Graviti Seeks to Corral Unstructured Data for AI


SOURCE: DATANAMI.COM
FEB 04, 2022

In many ways, unstructured data is the bane of the modern data collector. Compared to the svelte nature of structured data, such as numbers safely ensconced in a database, unstructured data like words and pictures are big, chaotic, and difficult to work with. But one company that sees a path through the chaos of unstructured data management is a startup called Graviti.

Managing the lifecycle of unstructured data–which at its most basic form amounts to words and pictures–can be very challenging. The data is bulky, its value murky, and it resists the type of natural categorization that structured data lends itself to. It’s no wonder that an executive at expert.ai recently dubbed unstructured data “the white whale of the business world.” This stuff is hard to work with.

Despite the difficulty of unstructured data, Ahabs abound in the real world, as companies ramp up their collection of unstructured data. One good reason for that is that unstructured data accounts for the vast bulk of new data being generated. According to IDC, 80% of global data generated by 2025 will be unstructured.

Another reason for the interest in unstructured data is AI. Advances in deep learning technology, such as natural language processing (NLP) and computer vision models, specifically target unstructured data types as the fuel for their training. AI adoption is projected to increase markedly in the months and years to come, largely because of the availability of unstructured data for AI model training, as well as the democratization of the AI tools themselves.

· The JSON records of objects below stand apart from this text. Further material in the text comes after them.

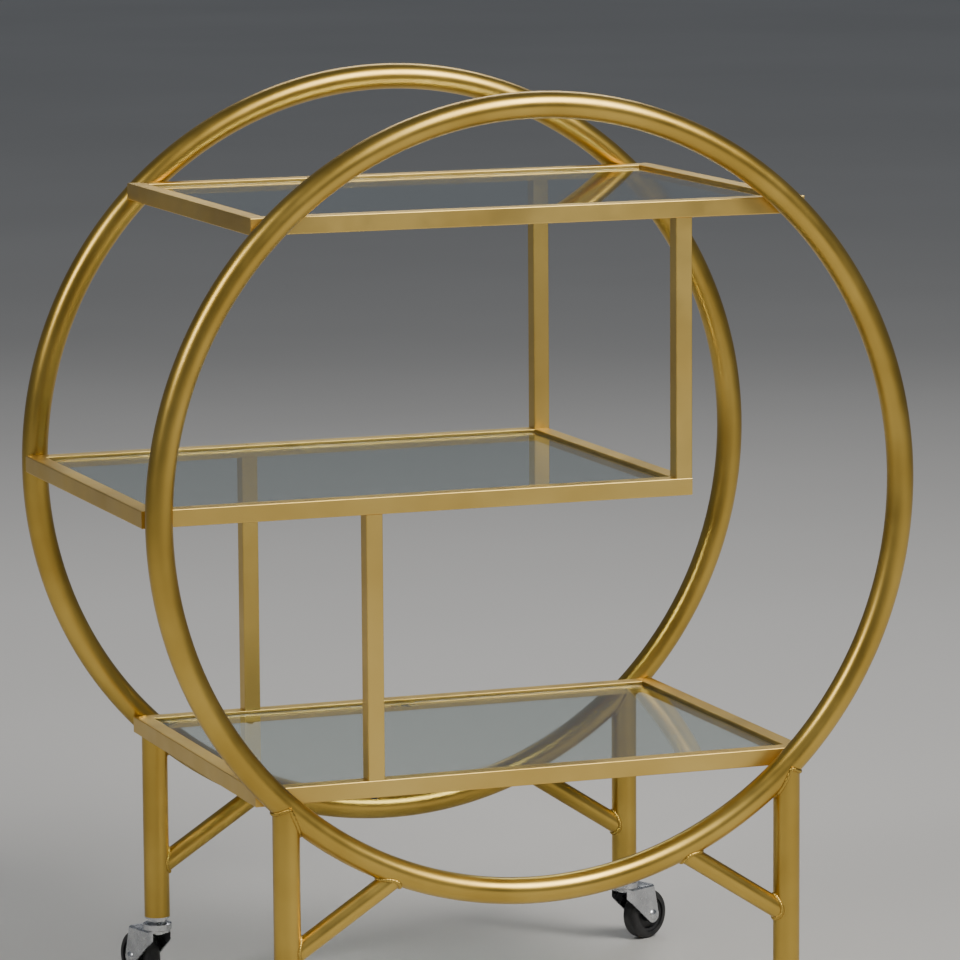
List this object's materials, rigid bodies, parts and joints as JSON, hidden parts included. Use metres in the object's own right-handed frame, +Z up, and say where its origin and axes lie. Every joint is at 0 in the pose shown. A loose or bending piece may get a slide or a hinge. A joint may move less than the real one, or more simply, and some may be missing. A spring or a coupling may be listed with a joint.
{
  "type": "bar cart on wheels",
  "caption": "Bar cart: two round tube rings on short legs carry staggered glass shelves, and swivel casters let it roll.",
  "frame": {"origin": "on the floor under the middle of the cart", "axes": "+X to the cart's right, away from the end where the middle shelf meets the rings; +Y to the back; +Z up"},
  "size_m": [0.75, 0.5156, 0.899],
  "materials": {
    "gold_tube": "satin, brass-plated steel tube",
    "gold_bar": "satin, brass-plated steel bar",
    "glass": "clear toughened glass with ground edges",
    "pads": "clear silicone",
    "dark_steel": "blackened",
    "zinc": "bright zinc",
    "wheel_plastic": "moulded",
    "tyre": "moulded rubber"
  },
  "bodies": {
    "frame": {"front_ring": "gold_tube", "back_ring": "gold_tube", "front_left_leg": "gold_tube", "front_left_brace": "gold_tube", "front_right_leg": "gold_tube", "front_right_brace": "gold_tube", "back_left_leg": "gold_tube", "back_left_brace": "gold_tube", "back_right_leg": "gold_tube", "back_right_brace": "gold_tube", "top_shelf_front_rail": "gold_bar", "top_shelf_back_rail": "gold_bar", "top_shelf_left_rail": "gold_bar", "top_shelf_right_rail": "gold_bar", "middle_shelf_front_rail": "gold_bar", "middle_shelf_back_rail": "gold_bar", "middle_shelf_left_rail": "gold_bar", "middle_shelf_right_rail": "gold_bar", "bottom_shelf_front_rail": "gold_bar", "bottom_shelf_back_rail": "gold_bar", "bottom_shelf_left_rail": "gold_bar", "bottom_shelf_right_rail": "gold_bar", "lower_front_post": "gold_bar", "lower_back_post": "gold_bar", "upper_front_post": "gold_bar", "upper_back_post": "gold_bar", "glass_tabs": "gold_bar", "top_shelf_glass": "glass", "middle_shelf_glass": "glass", "bottom_shelf_glass": "glass", "glass_pads": "pads", "post_screws": "gold_bar", "post_bolts": "dark_steel", "post_inserts": "zinc", "leg_inserts": "zinc", "front_left_caster_stem": "zinc", "front_right_caster_stem": "zinc", "back_left_caster_stem": "zinc", "back_right_caster_stem": "zinc"},
    "front_left_caster": {"front_left_fork": "zinc", "front_left_axle": "zinc", "front_left_swivel_balls": "zinc"},
    "front_left_wheel": {"front_left_wheel_hub": "wheel_plastic", "front_left_tyre": "tyre"},
    "front_right_caster": {"front_right_fork": "zinc", "front_right_axle": "zinc", "front_right_swivel_balls": "zinc"},
    "front_right_wheel": {"front_right_wheel_hub": "wheel_plastic", "front_right_tyre": "tyre"},
    "back_left_caster": {"back_left_fork": "zinc", "back_left_axle": "zinc", "back_left_swivel_balls": "zinc"},
    "back_left_wheel": {"back_left_wheel_hub": "wheel_plastic", "back_left_tyre": "tyre"},
    "back_right_caster": {"back_right_fork": "zinc", "back_right_axle": "zinc", "back_right_swivel_balls": "zinc"},
    "back_right_wheel": {"back_right_wheel_hub": "wheel_plastic", "back_right_tyre": "tyre"}
  },
  "joints": [
    {"name": "front_left_swivel", "type": "hinge", "parent": "frame", "child": "front_left_caster", "pos_m": [-0.247, -0.204, 0.056], "axis": [0, 0, 1], "continuous": true},
    {"name": "front_left_roll", "type": "hinge", "parent": "front_left_caster", "child": "front_left_wheel", "pos_m": [-0.25627, -0.23253, 0.025], "axis": [0.9511, -0.309, 0], "continuous": true},
    {"name": "front_right_swivel", "type": "hinge", "parent": "frame", "child": "front_right_caster", "pos_m": [0.247, -0.204, 0.056], "axis": [0, 0, 1], "continuous": true},
    {"name": "front_right_roll", "type": "hinge", "parent": "front_right_caster", "child": "front_right_wheel", "pos_m": [0.27419, -0.21668, 0.025], "axis": [0.4226, 0.9063, 0], "continuous": true},
    {"name": "back_left_swivel", "type": "hinge", "parent": "frame", "child": "back_left_caster", "pos_m": [-0.247, 0.204, 0.056], "axis": [0, 0, 1], "continuous": true},
    {"name": "back_left_roll", "type": "hinge", "parent": "back_left_caster", "child": "back_left_wheel", "pos_m": [-0.25627, 0.23253, 0.025], "axis": [-0.9511, -0.309, 0], "continuous": true},
    {"name": "back_right_swivel", "type": "hinge", "parent": "frame", "child": "back_right_caster", "pos_m": [0.247, 0.204, 0.056], "axis": [0, 0, 1], "continuous": true},
    {"name": "back_right_roll", "type": "hinge", "parent": "back_right_caster", "child": "back_right_wheel", "pos_m": [0.27419, 0.21668, 0.025], "axis": [-0.4226, 0.9063, 0], "continuous": true}
  ]
}
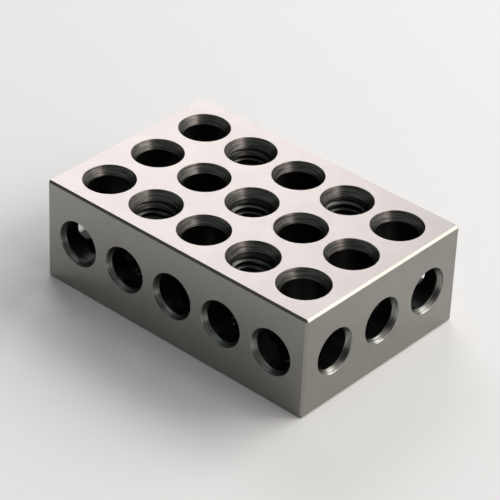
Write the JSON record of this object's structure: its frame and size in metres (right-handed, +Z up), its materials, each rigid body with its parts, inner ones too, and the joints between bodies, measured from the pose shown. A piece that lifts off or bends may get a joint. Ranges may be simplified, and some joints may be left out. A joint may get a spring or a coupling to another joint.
{
  "type": "machinist setup block",
  "caption": "Ground steel 1-2-3 block with countersunk plain and tapped through holes, used to set up, space and clamp work on machine tools.",
  "frame": {"origin": "middle of the bottom face", "axes": "+Z up through the one inch height, +X along the three inch length, +Y across the two inch width"},
  "size_m": [0.0762, 0.0508, 0.0254],
  "materials": {
    "ground_steel": "ground, satin"
  },
  "bodies": {
    "root": {"setup_block": "ground_steel"}
  },
  "joints": []
}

One technologist who knows the challenges and rewards of unstructured data is Edward Cui. Before founding Graviti in 2019, Cui was a tech lead and machine learning engineer for Uber, where he worked with the huge stockpile of unstructured data pulled from sensors on self-driving cars.

The sheer volume of unstructured data gathered from Uber’s self-driving car sensors was nearly unfathomable. “We did a statistic that showed the amount of data we collected in a self-driving car division for a week was equal to the data for the entire restaurant business globally for an entire year,” Cui says.

Uber is a sizable company, but even it struggled with the compute necessary to manage the data. What was missing from the equation, Cui says, was a platform that automated many of the mundane tasks involved in unstructured data lifecycle management and downstream AI tasks.

“We’ve tried to develop the infrastructure to manage unstructured data internally, but it is very expensive and takes time,” Cui tells Datanami. “As the self-driving industry exploded, the problem of redundant unstructured data was more significant for AI developers, and it was a key barrier in the entire AI industry. The challenge prompted me to build the Graviti Data Platform, which is a modern data infrastructure designed for unstructured data at scale.”

Graviti, which came out of stealth a week ago, aims to address some of the big challenges that data scientists and AI engineers face in using unstructured data to train machine learning algorithms. The Graviti platform, which is based on S3 and runs in the AWS cloud, helps automate the processes required to manage the data efficiently and get value out of it.

The industry need is there. A survey by Graviti found that 25% of AI researchers spend from half to two-thirds of their time in curating unstructured data, including collecting, cleansing, selecting and exploring data. Nearly all the developers who participated in the survey said their current method of managing unstructured data falls short.

Gravit’s core goal with the Graviti Data Platform is to reduce the amount of time users spend doing the drudge work of managing data, freeing them to spend more time developing models, which is what AI developers ultimately want to do.

The Graviti Data Platform

It all starts with helping to identify valuable data. The software also manages metadata associated with the source data, annotations (like labels), and predictions in one place. Users have filters that allow them to help them find the best data that matches their needs. As they work with data, a Git-like version control system tracks their usage, enabling teams to work more efficiently, the company says. The platform also brings automation to data pipelines created for model training.

“Data version control, data visualization, and team collaboration are our key product features that help engineering teams to increase their productivity in data management and model training,” Cui explains. “The platform adopted a Git-like structure for managing data versions and collaborating across teams. Role-based access control and visualization of version differences allow your team to work together safely and flexibly. The end result is that Graviti liberates developers from chores, and they can now spend more time analyzing unstructured data and training models.”